| Stated goal |
Your answer should consist only of the lines below from the one with "make_grip_tube(housing)" through the one with "imported = [obj", copied exactly.

| Provided material |
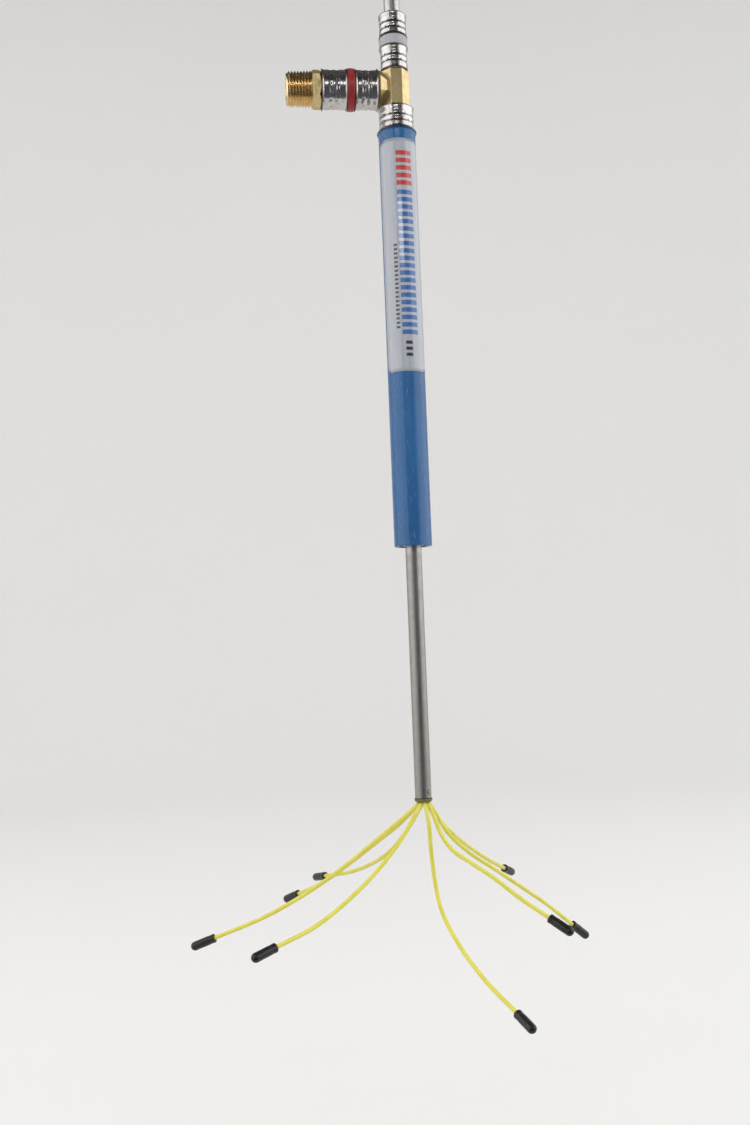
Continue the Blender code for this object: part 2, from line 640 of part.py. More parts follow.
def make_lower_guide(housing):
    """Spider bush in the tube's lower end: a hub on ribs, with water ways."""
    running = SHAFT_RADIUS + RUNNING_CLEARANCE
    hub_radius = running + GUIDE_HUB_WALL
    reach = TUBE_BORE_RADIUS - FIT_GAP
    top = GUIDE_Z + GUIDE_LENGTH
    hub = rod_profile(hub_radius, GUIDE_Z, top)
    guide = solid("lower_guide", hub, BEARING_PLASTIC, housing, steps=INNER_STEPS)
    for rib in range(GUIDE_RIBS // 2):
        bm = bmesh.new()
        bmesh.ops.create_cube(bm, size=1.0)
        size = Matrix.Diagonal((2 * reach, GUIDE_RIB_WIDTH, GUIDE_LENGTH - 2 * GUIDE_INSET, 1.0))
        bmesh.ops.transform(bm, matrix=size, verts=bm.verts)
        bar = mesh_object(f"guide_rib_{rib + 1}", bm, BEARING_PLASTIC, smooth=False)
        turn = tau * rib / GUIDE_RIBS
        place(bar, housing, (0, 0, (GUIDE_Z + top) / 2), (0, 0, turn))
        shape_with(guide, "UNION", bar)
    bore = rod_profile(running, GUIDE_Z - GUIDE_LENGTH, top + GUIDE_LENGTH)
    shape_with(guide, "DIFFERENCE", solid("guide_bore", bore, BEARING_PLASTIC, housing, steps=INNER_STEPS))


def make_drive_shaft(rotor):
    """Stainless tube with a solid core for the drill's chuck and a pin hole."""
    bevel = min(SHANK_CHAMFER, SHAFT_WALL * 0.8)
    above_pin = SHAFT_END_Z + 2 * PIN_ABOVE_END
    profile = [
        (SHAFT_BORE_RADIUS, SHAFT_TOP_Z),
        (SHAFT_RADIUS - bevel, SHAFT_TOP_Z),
        (SHAFT_RADIUS, SHAFT_TOP_Z - bevel),
        (SHAFT_RADIUS, above_pin),
        (SHAFT_RADIUS, SHAFT_END_Z),
        (SHAFT_BORE_RADIUS, SHAFT_END_Z),
        (SHAFT_BORE_RADIUS, above_pin),
    ]
    shaft = ring("drive_shaft", profile, SHAFT_STEEL, rotor, steps=INNER_STEPS)
    shape_with(shaft, "DIFFERENCE", pin_tool("shaft_pin_hole", rotor))
    core = rod_profile(SHAFT_BORE_RADIUS - FIT_GAP, SHAFT_TOP_Z - SHANK_CORE_LENGTH, SHAFT_TOP_Z)
    solid("shank_core", core, SHAFT_STEEL, rotor, steps=INNER_STEPS)


def make_thrust_collars(rotor):
    """Collars that keep the shaft from sliding up or down in the housing."""
    upper_top = CHAMBER_TOP_Z - SEAT_GAP
    lower_z = GUIDE_Z + GUIDE_LENGTH + SEAT_GAP
    upper = tube_profile(COLLAR_BORE_RADIUS, COLLAR_RADIUS, upper_top - COLLAR_HEIGHT, upper_top)
    lower = tube_profile(COLLAR_BORE_RADIUS, COLLAR_RADIUS, lower_z, lower_z + COLLAR_HEIGHT)
    ring("upper_thrust_collar", upper, SHAFT_STEEL, rotor, steps=INNER_STEPS)
    ring("lower_thrust_collar", lower, SHAFT_STEEL, rotor, steps=INNER_STEPS)


def pin_place():
    """Centre and turn of the cross pin: flat, along its bearing."""
    return (0, 0, SHAFT_END_Z + PIN_ABOVE_END), (pi / 2, 0, PIN_BEARING)


def pin_tool(name, rotor):
    """A rod along the pin, with clearance, that cuts a hole for it."""
    reach = SHAFT_DIAMETER
    profile = rod_profile(PIN_DIAMETER / 2 + FIT_GAP, -reach, reach)
    location, rotation = pin_place()
    return solid(name, profile, SHAFT_STEEL, rotor, location, rotation, steps=CAP_STEPS)


def make_plug_and_pin(rotor):
    """Resin plug that holds the lines, and the rivet through it."""
    nose_radius = LINE_RING_RADIUS + LINE_RADIUS + LINE_ROOT_GAP / 2
    body_radius = SHAFT_BORE_RADIUS - FIT_GAP
    profile = [
        (0.0, SHAFT_END_Z + PLUG_LENGTH),
        (body_radius, SHAFT_END_Z + PLUG_LENGTH),
        (body_radius, NOSE_TOP_Z),
        (nose_radius + PLUG_NOSE_SLOPE, NOSE_TOP_Z),
        (nose_radius + PLUG_NOSE_SLOPE, NOSE_TOP_Z - PLUG_NOSE / 2),
        (nose_radius, NOSE_END_Z),
        (0.0, NOSE_END_Z),
    ]
    plug = solid("line_plug", profile, PLUG_RESIN, rotor, steps=INNER_STEPS)
    shape_with(plug, "DIFFERENCE", pin_tool("plug_pin_hole", rotor))
    half = SHAFT_RADIUS + PIN_PROUD
    radius = PIN_DIAMETER / 2
    dome = PIN_PROUD
    rivet = [
        (0.0, half),
        (radius - dome, half),
        (radius, half - dome),
        (radius, dome - half),
        (radius - dome, -half),
        (0.0, -half),
    ]
    location, rotation = pin_place()
    solid("plug_pin", rivet, SHAFT_STEEL, rotor, location, rotation, steps=CAP_STEPS)


def smooth_route(route):
    """Read close points from a smooth curve through a route's own points.

    Each point's direction is the mean of its two spans' directions, with the
    nearer neighbour counting for more, so uneven spans join without a kink.
    """
    spans = [other - one for one, other in zip(route, route[1:])]
    ways = [spans[0].normalized()]
    for before, after in zip(spans, spans[1:]):
        mean = before.normalized() * after.length + after.normalized() * before.length
        ways.append(mean.normalized())
    ways.append(spans[-1].normalized())
    dense = []
    for start, span, leaving, arriving in zip(route, spans, ways, ways[1:]):
        reach = span.length
        for sample in range(CURVE_SAMPLES):
            t = sample / CURVE_SAMPLES
            along = span * (3 * t**2 - 2 * t**3)
            turn = leaving * (t**3 - 2 * t**2 + t) + arriving * (t**3 - t**2)
            dense.append(start + along + turn * reach)
    return [*dense, route[-1]]


def even_points(dense, spacing):
    """Points at even steps along a close polyline, both ends kept."""
    lengths = [0.0]
    for one, other in zip(dense, dense[1:]):
        lengths.append(lengths[-1] + (other - one).length)
    count = max(2, round(lengths[-1] / spacing))
    points = []
    place_in = 0
    for step in range(count + 1):
        target = lengths[-1] * step / count
        while place_in < len(dense) - 2 and lengths[place_in + 1] < target:
            place_in += 1
        span = lengths[place_in + 1] - lengths[place_in]
        share = min(1.0, (target - lengths[place_in]) / span)
        points.append(dense[place_in].lerp(dense[place_in + 1], share))
    return points, lengths[-1]


def line_object(name, points, parent):
    """A line as a round curve whose root end is a small ball."""
    root_way = (points[1] - points[0]).normalized()
    tip_way = (points[-1] - points[-2]).normalized()
    ball = [(points[0] - root_way * LINE_RADIUS * sin(a), cos(a)) for a in ROOT_BALL_ANGLES]
    knots = [*ball, *((point, 1.0) for point in points)]
    knots.append((points[-1] + tip_way * (CAP_BORE_DEPTH - SEAT_GAP), 1.0))
    curve = bpy.data.curves.new(name, "CURVE")
    curve.dimensions = "3D"
    curve.bevel_depth = LINE_RADIUS
    curve.bevel_resolution = 2
    curve.use_fill_caps = True
    spline = curve.splines.new("POLY")
    spline.points.add(len(knots) - 1)
    for knot, (point, share) in zip(spline.points, knots):
        knot.co = (*point, 1.0)
        knot.radius = share
    spline.use_smooth = True
    curve.materials.append(material(YELLOW_LINE))
    return place(bpy.data.objects.new(name, curve), parent)


def cap_profile():
    """Profile of a round-ended cap with a blind bore, mouth at zero."""
    radius = CAP_DIAMETER / 2
    bore = LINE_RADIUS + FIT_GAP
    shoulder = CAP_LENGTH - radius
    dome = [(radius * sin(a), shoulder + radius * cos(a)) for a in (pi / 6, pi / 3, pi / 2)]
    return [
        (0.0, CAP_LENGTH),
        *dome,
        (radius, CAP_MOUTH_CHAMFER),
        (radius - CAP_MOUTH_CHAMFER, 0.0),
        (bore, 0.0),
        (bore, CAP_BORE_DEPTH),
        (0.0, CAP_BORE_DEPTH),
    ]


def make_whip(number, bearing_degrees, stations, rotor):
    """One line with its tip cap, on an empty at the line's own root."""
    share = tau / len(WHIP_LINES)
    ring_bearing = RING_TURN + share * (number - 1)
    root_spot = Vector((sin(ring_bearing), -cos(ring_bearing), 0.0)) * LINE_RING_RADIUS
    root_spot.z = LINE_ROOT_Z
    root = empty(f"whip_{number}_root", rotor, root_spot)
    bearing = radians(bearing_degrees)
    outward = Vector((sin(bearing), -cos(bearing), 0.0))
    route = [Vector((0.0, 0.0, 0.0))]
    route += [outward * (out * MM) - Vector((0.0, 0.0, down * MM)) for out, down in stations]
    points, length = even_points(smooth_route(route), LINE_POINT_SPACING)
    line_object(f"whip_line_{number}", points, root)
    way = (points[-1] - points[-2]).normalized()
    tilt = atan2(hypot(way.x, way.y), way.z)
    turn = atan2(way.y, way.x)
    cap_turn = (0, tilt, turn)
    solid(f"tip_cap_{number}", cap_profile(), BLACK_RUBBER, root, points[-1], cap_turn, steps=CAP_STEPS)
    full = length + CAP_BORE_DEPTH - SEAT_GAP
    print(f"whip line {number}: {full / MM:.1f} mm long, root {tuple(round(v / MM, 3) for v in root_spot)}")


def main():
    """Build every piece under the empties of its body."""
    clear_scene()
    housing = empty("housing")
    branch = empty("branch", housing, (0, 0, BRANCH_Z))
    branch.rotation_euler = (0, -pi / 2, 0)
    rotor = empty("rotor")
    make_tee_body(housing, branch)
    make_grip_tube(housing)
    make_grip_label(housing)
    make_sleeves(housing, branch)
    make_nipples(housing, branch)
    make_bearing_and_seal(housing)
    make_inlet_adapter(branch)
    make_lower_guide(housing)
    make_drive_shaft(rotor)
    make_thrust_collars(rotor)
    make_plug_and_pin(rotor)
    for number, (bearing, stations) in enumerate(WHIP_LINES, 1):
        make_whip(number, bearing, stations, rotor)


main()
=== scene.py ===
"""Visual model of a drill-driven carboy washer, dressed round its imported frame.

Every piece is in metres in the frame's own axes: the shaft runs along Z with
the drill's end up, the water inlet points to -X, and the origin is half way
up the blue tube, where a hand holds the washer.
"""

import logging
from dataclasses import dataclass
from enum import Enum
from math import atan2, ceil, cos, hypot, pi, radians, sin, tau
from typing import Any, Callable, Sequence

import bmesh
import bpy
from mathutils import Matrix, Vector


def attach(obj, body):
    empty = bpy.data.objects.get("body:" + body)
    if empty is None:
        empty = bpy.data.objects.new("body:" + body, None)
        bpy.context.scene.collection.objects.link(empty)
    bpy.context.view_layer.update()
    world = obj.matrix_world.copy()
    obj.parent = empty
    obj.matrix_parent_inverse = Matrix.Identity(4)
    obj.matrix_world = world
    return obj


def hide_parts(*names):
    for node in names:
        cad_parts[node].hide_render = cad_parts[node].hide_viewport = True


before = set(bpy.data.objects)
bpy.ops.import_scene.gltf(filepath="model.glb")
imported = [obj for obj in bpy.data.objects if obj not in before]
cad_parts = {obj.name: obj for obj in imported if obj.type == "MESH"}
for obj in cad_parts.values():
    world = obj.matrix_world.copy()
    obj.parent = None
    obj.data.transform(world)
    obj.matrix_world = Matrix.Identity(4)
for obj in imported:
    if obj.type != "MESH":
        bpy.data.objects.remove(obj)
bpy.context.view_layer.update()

MM = 0.001
BRANCH_Z = 151.8 * MM
RIDGE_HEIGHT = 0.3 * MM
RIDGE_PLACES = (0.25, 0.5, 0.75)
RIDGE_REACH = 0.2
BARB_LENGTH = 12.6 * MM
OVERLAP = 0.3 * MM
CLEAR = 20.0 * MM
CRIMP_ROWS = (0.37, 0.63)
SHAFT_RUNNING = 4.8525 * MM
FIT = 0.25 * MM

Colour = tuple[float, float, float]
Corner = tuple[float, float, float]
Socket = bpy.types.NodeSocket

log = logging.getLogger("washer")


class Axis(Enum):
    """The two straight lines that the turned pieces are made on."""

    RUN = "run"
    BRANCH = "branch"

    def matrix(self) -> Matrix:
        """Return the matrix from a piece's own axis to the frame."""
        if self is Axis.RUN:
            return Matrix.Identity(4)
        return Matrix(((0, 0, -1, 0), (0, 1, 0, 0), (1, 0, 0, BRANCH_Z), (0, 0, 0, 1)))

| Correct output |
    make_grip_tube(housing)
    make_grip_label(housing)
    make_sleeves(housing, branch)
    make_nipples(housing, branch)
    make_bearing_and_seal(housing)
    make_inlet_adapter(branch)
    make_lower_guide(housing)
    make_drive_shaft(rotor)
    make_thrust_collars(rotor)
    make_plug_and_pin(rotor)
    for number, (bearing, stations) in enumerate(WHIP_LINES, 1):
        make_whip(number, bearing, stations, rotor)


main()
=== scene.py ===
"""Visual model of a drill-driven carboy washer, dressed round its imported frame.

Every piece is in metres in the frame's own axes: the shaft runs along Z with
the drill's end up, the water inlet points to -X, and the origin is half way
up the blue tube, where a hand holds the washer.
"""

import logging
from dataclasses import dataclass
from enum import Enum
from math import atan2, ceil, cos, hypot, pi, radians, sin, tau
from typing import Any, Callable, Sequence

import bmesh
import bpy
from mathutils import Matrix, Vector


def attach(obj, body):
    empty = bpy.data.objects.get("body:" + body)
    if empty is None:
        empty = bpy.data.objects.new("body:" + body, None)
        bpy.context.scene.collection.objects.link(empty)
    bpy.context.view_layer.update()
    world = obj.matrix_world.copy()
    obj.parent = empty
    obj.matrix_parent_inverse = Matrix.Identity(4)
    obj.matrix_world = world
    return obj


def hide_parts(*names):
    for node in names:
        cad_parts[node].hide_render = cad_parts[node].hide_viewport = True


before = set(bpy.data.objects)
bpy.ops.import_scene.gltf(filepath="model.glb")
imported = [obj for obj in bpy.data.objects if obj not in before]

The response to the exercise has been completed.